RECORDED DATA:

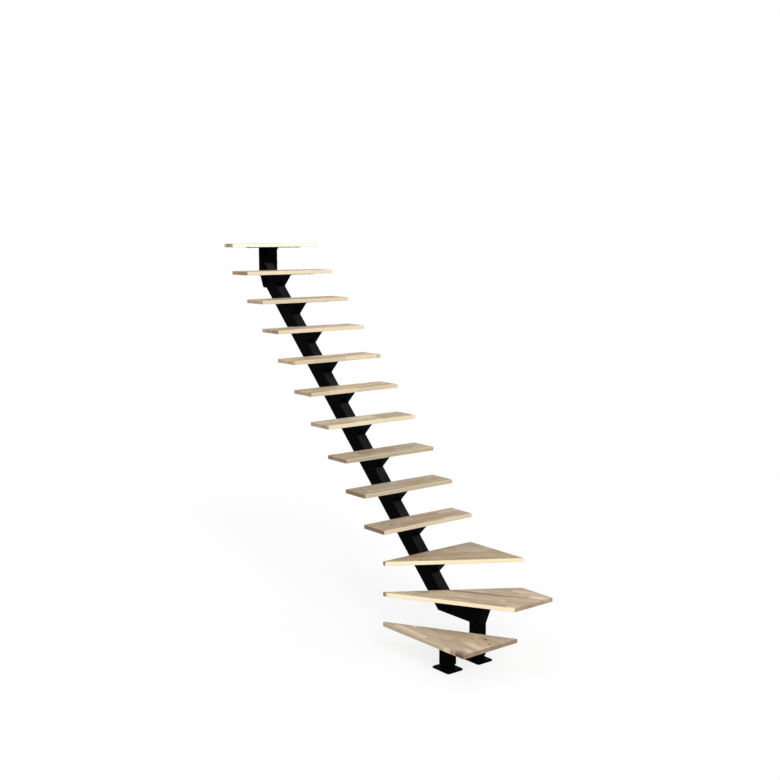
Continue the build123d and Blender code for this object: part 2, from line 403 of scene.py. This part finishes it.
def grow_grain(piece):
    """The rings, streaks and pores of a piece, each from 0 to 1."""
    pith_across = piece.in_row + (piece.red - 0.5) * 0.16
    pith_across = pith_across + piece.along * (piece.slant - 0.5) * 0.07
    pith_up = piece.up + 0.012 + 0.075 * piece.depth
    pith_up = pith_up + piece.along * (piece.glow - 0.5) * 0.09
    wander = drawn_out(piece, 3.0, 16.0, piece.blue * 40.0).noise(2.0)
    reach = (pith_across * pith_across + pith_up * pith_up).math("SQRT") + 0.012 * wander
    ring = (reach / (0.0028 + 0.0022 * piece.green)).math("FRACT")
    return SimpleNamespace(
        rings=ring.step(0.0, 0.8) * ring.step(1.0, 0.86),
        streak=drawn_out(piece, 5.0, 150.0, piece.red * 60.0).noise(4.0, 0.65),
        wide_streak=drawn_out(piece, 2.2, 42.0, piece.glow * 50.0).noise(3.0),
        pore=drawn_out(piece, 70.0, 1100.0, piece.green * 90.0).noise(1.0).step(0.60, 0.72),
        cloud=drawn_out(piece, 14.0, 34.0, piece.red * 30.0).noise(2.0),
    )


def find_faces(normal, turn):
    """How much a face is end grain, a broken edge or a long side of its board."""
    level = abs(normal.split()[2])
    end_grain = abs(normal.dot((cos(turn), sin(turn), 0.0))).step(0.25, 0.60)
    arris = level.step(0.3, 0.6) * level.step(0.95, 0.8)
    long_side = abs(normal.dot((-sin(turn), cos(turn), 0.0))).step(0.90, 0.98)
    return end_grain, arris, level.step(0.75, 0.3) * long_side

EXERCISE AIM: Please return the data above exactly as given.

FINISHED EXERCISE:
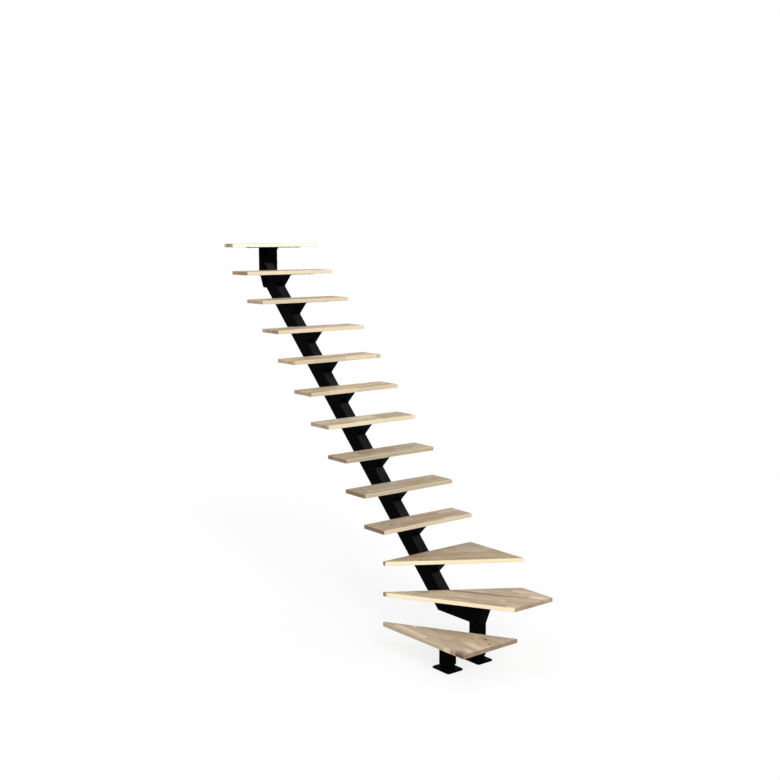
Continue the build123d and Blender code for this object: part 2, from line 403 of scene.py. This part finishes it.
def grow_grain(piece):
    """The rings, streaks and pores of a piece, each from 0 to 1."""
    pith_across = piece.in_row + (piece.red - 0.5) * 0.16
    pith_across = pith_across + piece.along * (piece.slant - 0.5) * 0.07
    pith_up = piece.up + 0.012 + 0.075 * piece.depth
    pith_up = pith_up + piece.along * (piece.glow - 0.5) * 0.09
    wander = drawn_out(piece, 3.0, 16.0, piece.blue * 40.0).noise(2.0)
    reach = (pith_across * pith_across + pith_up * pith_up).math("SQRT") + 0.012 * wander
    ring = (reach / (0.0028 + 0.0022 * piece.green)).math("FRACT")
    return SimpleNamespace(
        rings=ring.step(0.0, 0.8) * ring.step(1.0, 0.86),
        streak=drawn_out(piece, 5.0, 150.0, piece.red * 60.0).noise(4.0, 0.65),
        wide_streak=drawn_out(piece, 2.2, 42.0, piece.glow * 50.0).noise(3.0),
        pore=drawn_out(piece, 70.0, 1100.0, piece.green * 90.0).noise(1.0).step(0.60, 0.72),
        cloud=drawn_out(piece, 14.0, 34.0, piece.red * 30.0).noise(2.0),
    )


def find_faces(normal, turn):
    """How much a face is end grain, a broken edge or a long side of its board."""
    level = abs(normal.split()[2])
    end_grain = abs(normal.dot((cos(turn), sin(turn), 0.0))).step(0.25, 0.60)
    arris = level.step(0.3, 0.6) * level.step(0.95, 0.8)
    long_side = abs(normal.dot((-sin(turn), cos(turn), 0.0))).step(0.90, 0.98)
    return end_grain, arris, level.step(0.75, 0.3) * long_side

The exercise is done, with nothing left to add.